Les peuples de la steppe (3/4)

La turcisation du monde (IXe-XIIe siècles)

[Deuxième épisode : Des Huns aux Turcs (IVe-VIIIe siècles)]

Préparation pour la chasse, Peinture murale d'une tombe à Aohan, Dynastie Liao des Khitans. Agrandissement : Peinture murale d'une tombe de la dynastie Liao à Halahaichang, Taiwan, musée national du palais.Sous l’Antiquité tardive, tandis que se désagrègent l'empire romain à l'ouest et l'empire chinois des Hans à l'est, les peuples nomades de la région intermédiaire connaissent de profonds chamboulements après les phénomènes hunniques et rouranq, au Ve siècle, puis la formation, éphémère mais décisive, de l’empire Göktürk (ou turc).

C'est ainsi que les Göktürks et plus généralement les Turcs vont unifier les peuples de la steppe autour d’institution et de repères communs :
• Le khaganat ou khanat, un mode de gouvernement autoritaire avec un khan à sa tête qui va perdurer jusqu’au XXe siècle,
• La langue turque qui devient pour près de huit siècles la lingua franca de tous les cavaliers de la steppe. Cette langue, comme le mongol ou encore le coréen, appartient au groupe des langues altaïques, ainsi nommées parce qu'elles seraient originaires de l'Altaï, une haute chaîne de montagnes à la lisière de la Russie, de la Mongolie et du Xinjiang chinois.
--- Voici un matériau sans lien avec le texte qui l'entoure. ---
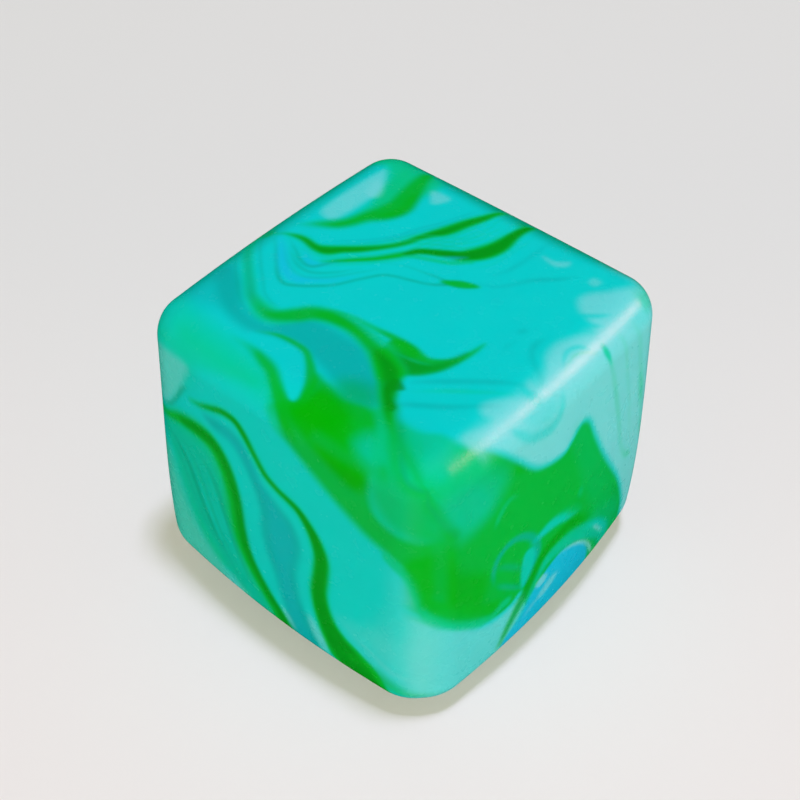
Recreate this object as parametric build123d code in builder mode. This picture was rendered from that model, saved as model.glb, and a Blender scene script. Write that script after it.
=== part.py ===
"""Soft squeeze cube: a thin moulded rubber skin, filled with a stiff gel and closed by a plug.

Millimetres, +Z up. The origin is the middle of the base, on the surface the cube stands on.
The cube has settled a little under its own weight: it is lower than it is wide, its sides
bulge most in their lower third, and its lower edges are rounder than its upper ones.
"""
import os
from math import cos, radians, sin

from build123d import *

# ---- the settled cube -----------------------------------------------------------------
UPRIGHT_WIDTH = 56.0     # width over the upright edges at mid height; moulded, it was 57
HEIGHT = 52.9            # settled height
SPREAD = 0.45            # the base's upright edges stand this much further out, the top's in
EDGE_BOW = 1.2           # how far the middle of every level edge bows out
SIDE_BULGE = 2.0         # how far each side's middle bulges beyond that, about
BULGE_SAG = 0.75         # 0 is fullest at mid height; more than 0 moves the bulge down
UPRIGHT_RADIUS = 6.4     # the four upright edges
TOP_RADIUS = 6.0         # the four upper edges
BASE_RADIUS = 7.4        # the four lower edges, which the weight rolls under
CORNER_SHRINK = 0.65     # how fast the upright radius shrinks as an edge rounds over
QUARTER_STEPS = 5        # slices in each quarter round of an upper or lower edge
SIDE_STEPS = 6           # parts that slices divide the side into between the quarter rounds

# ---- skin and filling -----------------------------------------------------------------
WALL = 1.8               # thickness of the moulded skin
SPLIT_HEIGHT = 26.5      # where the upper half of the skin meets the lower half
FILLING_GAP = 0.3        # film of release oil between the filling and the skin

# ---- filling port in the middle of the base -------------------------------------------
BOSS_DIAMETER = 16.0     # thicker pad inside the skin around the port
BOSS_HEIGHT = 2.0        # how far the pad stands above the cavity's floor
PORT_DIAMETER = 6.0      # bore that the filling went in through
SEAT_DIAMETER = 10.4     # recess for the plug's head
SEAT_DEPTH = 1.5
HEAD_DIAMETER = 10.0
HEAD_RECESS = 0.35       # the head lies this far above the surface the cube stands on
GLUE_THICKNESS = 0.2     # ring of set adhesive between the head and its seat
GLUE_INNER_DIAMETER = 6.6
SHANK_DIAMETER = 5.9
LIP_DIAMETER = 7.4       # the plug's lip, which snaps out over the pad
LIP_HEIGHT = 1.6
LIP_NOSE_DIAMETER = 4.2
EDGE_BREAK = 0.25        # small rounding on the plug's head and on the seat's mouth
POCKET_GAP = 0.3         # room in the filling around the pad and the lip

CAVITY_FLOOR = WALL
BOSS_TOP = CAVITY_FLOOR + BOSS_HEIGHT
LIP_TOP = BOSS_TOP + LIP_HEIGHT
HEAD_TOP = SEAT_DEPTH - GLUE_THICKNESS


def bulge(part_way):
    """How far a side's middle stands out, from the base (part_way -1) to the top (1)."""
    shape = (1 - part_way**2) * (1 - BULGE_SAG * part_way)
    return EDGE_BOW + SIDE_BULGE * shape


def section(height, half_width, stand_out, corner_radius):
    """One level slice: a square with bowed sides and round corners."""
    corner = half_width
    middle = half_width + stand_out
    with BuildSketch(Plane.XY.offset(height)) as outline:
        with BuildLine():
            ThreePointArc((corner, -corner), (middle, 0), (corner, corner))
            ThreePointArc((corner, corner), (0, middle), (-corner, corner))
            ThreePointArc((-corner, corner), (-middle, 0), (-corner, -corner))
            ThreePointArc((-corner, -corner), (0, -middle), (corner, -corner))
        make_face()
        fillet(outline.vertices(), radius=corner_radius)
    return outline.sketch.face()


def levels(inset, floor):
    """Height and draw-in of every slice, up one side: a quarter round, the side, a quarter round."""
    top = HEIGHT - inset
    base_radius = BASE_RADIUS - inset
    top_radius = TOP_RADIUS - inset
    base_round = []
    top_round = []
    for step in range(QUARTER_STEPS + 1):
        angle = radians(90 * step / QUARTER_STEPS)
        base_round.append((floor + base_radius * (1 - cos(angle)), base_radius * (1 - sin(angle))))
        top_round.append((top - top_radius * (1 - cos(angle)), top_radius * (1 - sin(angle))))
    low = floor + base_radius
    high = top - top_radius
    side = [(low + (high - low) * step / SIDE_STEPS, 0) for step in range(1, SIDE_STEPS)]
    return base_round + side + top_round[::-1]


def slices(inset, floor):
    """The slices of the settled cube, drawn in by inset, from floor up to the top."""
    middle = (floor + HEIGHT - inset) / 2
    reach = HEIGHT - inset - middle
    faces = []
    for height, draw_in in levels(inset, floor):
        part_way = (height - middle) / reach
        half_width = UPRIGHT_WIDTH / 2 - SPREAD * part_way - inset - draw_in
        corner_radius = UPRIGHT_RADIUS - inset - CORNER_SHRINK * draw_in
        faces.append(section(height, half_width, bulge(part_way), corner_radius))
    return faces


# The cube's outside, and the cavity inside its skin.
with BuildPart() as envelope:
    loft(slices(0, 0))

with BuildPart() as cavity:
    loft(slices(WALL, CAVITY_FLOOR))

# The whole skin, before it is divided at SPLIT_HEIGHT.
with BuildPart() as skin:
    add(envelope.part)
    add(cavity.part, mode=Mode.SUBTRACT)
    with Locations((0, 0, CAVITY_FLOOR / 2)):
        Cylinder(BOSS_DIAMETER / 2, BOSS_TOP - CAVITY_FLOOR / 2,
                 align=(Align.CENTER, Align.CENTER, Align.MIN))
    with Locations((0, 0, 0)):
        Cylinder(PORT_DIAMETER / 2, BOSS_TOP,
                 align=(Align.CENTER, Align.CENTER, Align.MIN), mode=Mode.SUBTRACT)
        Cylinder(SEAT_DIAMETER / 2, SEAT_DEPTH,
                 align=(Align.CENTER, Align.CENTER, Align.MIN), mode=Mode.SUBTRACT)
    seat_mouth = skin.edges().filter_by(GeomType.CIRCLE).filter_by_position(Axis.Z, -0.01, 0.01)
    fillet(seat_mouth, radius=EDGE_BREAK)

# Lower half of the skin: base, port and the lower part of the sides.
with BuildPart() as skin_lower:
    add(skin.part)
    split(bisect_by=Plane.XY.offset(SPLIT_HEIGHT), keep=Keep.BOTTOM)
skin_lower.part.label = "skin_lower"

# Upper half of the skin: the top that a palm presses, and the upper part of the sides.
with BuildPart() as skin_upper:
    add(skin.part)
    split(bisect_by=Plane.XY.offset(SPLIT_HEIGHT), keep=Keep.TOP)
skin_upper.part.label = "skin_upper"

# Filling: one mass of stiff gel, with a pocket over the pad and the plug's lip.
with BuildPart() as filling:
    loft(slices(WALL + FILLING_GAP, CAVITY_FLOOR))
    with Locations((0, 0, 0)):
        Cylinder(BOSS_DIAMETER / 2 + POCKET_GAP, BOSS_TOP + POCKET_GAP,
                 align=(Align.CENTER, Align.CENTER, Align.MIN), mode=Mode.SUBTRACT)
        Cylinder(LIP_DIAMETER / 2 + POCKET_GAP, LIP_TOP + POCKET_GAP,
                 align=(Align.CENTER, Align.CENTER, Align.MIN), mode=Mode.SUBTRACT)
filling.part.label = "filling"

# Fill plug: a soft button with a flat head, a shank and a snap lip.
with BuildPart() as fill_plug:
    with BuildSketch(Plane.XZ):
        with BuildLine():
            Polyline(
                (0, HEAD_RECESS),
                (HEAD_DIAMETER / 2, HEAD_RECESS),
                (HEAD_DIAMETER / 2, HEAD_TOP),
                (SHANK_DIAMETER / 2, HEAD_TOP),
                (SHANK_DIAMETER / 2, BOSS_TOP),
                (LIP_DIAMETER / 2, BOSS_TOP),
                (LIP_NOSE_DIAMETER / 2, LIP_TOP),
                (0, LIP_TOP),
                close=True,
            )
        make_face()
    revolve(axis=Axis.Z)
    head_rim = fill_plug.edges().filter_by(GeomType.CIRCLE).sort_by(Axis.Z)[0]
    fillet(head_rim, radius=EDGE_BREAK)
fill_plug.part.label = "fill_plug"

# Plug seal: the ring of set adhesive under the plug's head.
with BuildPart() as plug_seal:
    with BuildSketch(Plane.XY.offset(HEAD_TOP)):
        Circle(HEAD_DIAMETER / 2)
        Circle(GLUE_INNER_DIAMETER / 2, mode=Mode.SUBTRACT)
    extrude(amount=GLUE_THICKNESS)
plug_seal.part.label = "plug_seal"

os.makedirs("parts", exist_ok=True)
export_step(skin_lower.part, "parts/skin_lower.step")
export_step(skin_upper.part, "parts/skin_upper.step")
export_step(filling.part, "parts/filling.step")
export_step(fill_plug.part, "parts/fill_plug.step")
export_step(plug_seal.part, "parts/plug_seal.step")
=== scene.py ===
"""Looks of the soft squeeze cube: a settled, marbled rubber skin around a gel filling.

The skin's shape is worked out from a moulded cube of half edge 1, which settle() turns into
the settled one. The marbling is laid on that same moulded cube, so it follows the skin.
"""
import math

import bpy
import numpy as np
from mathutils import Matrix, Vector


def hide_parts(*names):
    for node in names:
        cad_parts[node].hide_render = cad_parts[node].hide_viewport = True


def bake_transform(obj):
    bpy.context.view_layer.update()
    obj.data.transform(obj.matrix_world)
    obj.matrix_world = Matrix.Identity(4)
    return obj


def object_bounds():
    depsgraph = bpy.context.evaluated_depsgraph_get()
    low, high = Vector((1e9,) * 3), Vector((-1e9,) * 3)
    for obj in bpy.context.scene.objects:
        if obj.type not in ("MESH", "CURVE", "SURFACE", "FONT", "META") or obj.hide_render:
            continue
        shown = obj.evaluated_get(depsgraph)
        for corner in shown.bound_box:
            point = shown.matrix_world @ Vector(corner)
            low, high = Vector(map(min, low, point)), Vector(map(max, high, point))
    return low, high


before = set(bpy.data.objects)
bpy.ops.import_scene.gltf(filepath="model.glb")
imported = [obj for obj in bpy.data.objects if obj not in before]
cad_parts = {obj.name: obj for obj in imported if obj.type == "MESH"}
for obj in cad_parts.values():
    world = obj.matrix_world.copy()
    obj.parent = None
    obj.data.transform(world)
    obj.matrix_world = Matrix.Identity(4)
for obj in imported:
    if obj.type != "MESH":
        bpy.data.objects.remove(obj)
cad_low, cad_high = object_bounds()

MM = 0.001
TINY = 1e-6
HEIGHT = cad_high.z - cad_low.z          # settled height, metres

# ---- shape of the settled cube, in half edges of the cube as it stands ------------------
HEIGHT_RATIO = 0.9446                    # settled height over the width of the upright edges
HALF = HEIGHT / HEIGHT_RATIO / 2         # half the width over the upright edges, metres
TOP_ROUND = 0.213                        # radius of the upper and upright edges
BASE_ROUND = 0.264                       # radius at the base
BOW = 0.041                              # bow of every level edge
LEFT_BOW = 0.036                         # the same on the -X side
BACK_BOW = 0.010                         # and on the +Y side
UPRIGHT_BOW = 0.004                      # bow of every upright edge
BULGE = 0.070                            # extra bulge of each side
BULGE_SAG = 0.75                         # moves the bulge down
FAR_SAG = 1.5                            # the far sides bulge only low down
TOP_CROWN = 0.011                        # dome of the top
TAPER = -0.016                           # the top is narrower than the base
CORNER_PULLS = (                         # (sign of x, y, z), (shift of that corner)
    ((1, 1, -1), (-0.049, 0.029, 0.051)),
    ((-1, -1, -1), (-0.054, 0.008, 0.0)),
    ((1, -1, -1), (-0.006, -0.026, 0.0)),
)
PULL_FALLOFF = 1.6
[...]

Rien à voir avec les langues indo-européennes, originaires de la région de l'Oural, et les langues finno-ougriennes (hongrois, finlandais, estonien).

Après les Turcs déferleront les Magyars et les Khitans, les premiers vers la chrétienté occidentale, les seconds vers l’espace chinois.

Simon Pierre

Cavaliers Khitans à la chasse, Taiwan, musée national du Palais.

Les Turcs entre Taïga et Dar al-Islam

Pour les chroniqueurs de l’époque abbasside (VIIIe-Xe siècles), tous les peuples de la steppe sont peu ou prou des « Turcs », unis par un même idiome, un même mode de vie, une même religion autour du culte de « l’unique Dieu-ciel (bir Tengri) ». Une bonne partie des stéréotypes du cavalier barbare, déjà présents chez les auteurs gréco-romains et Han, puis Byzantins et Tang, à propos, respectivement, des Scythes puis des Huns, ont été ainsi réactivés par ces encyclopédistes arabo-persans pour traiter des Turcs et des Khazars.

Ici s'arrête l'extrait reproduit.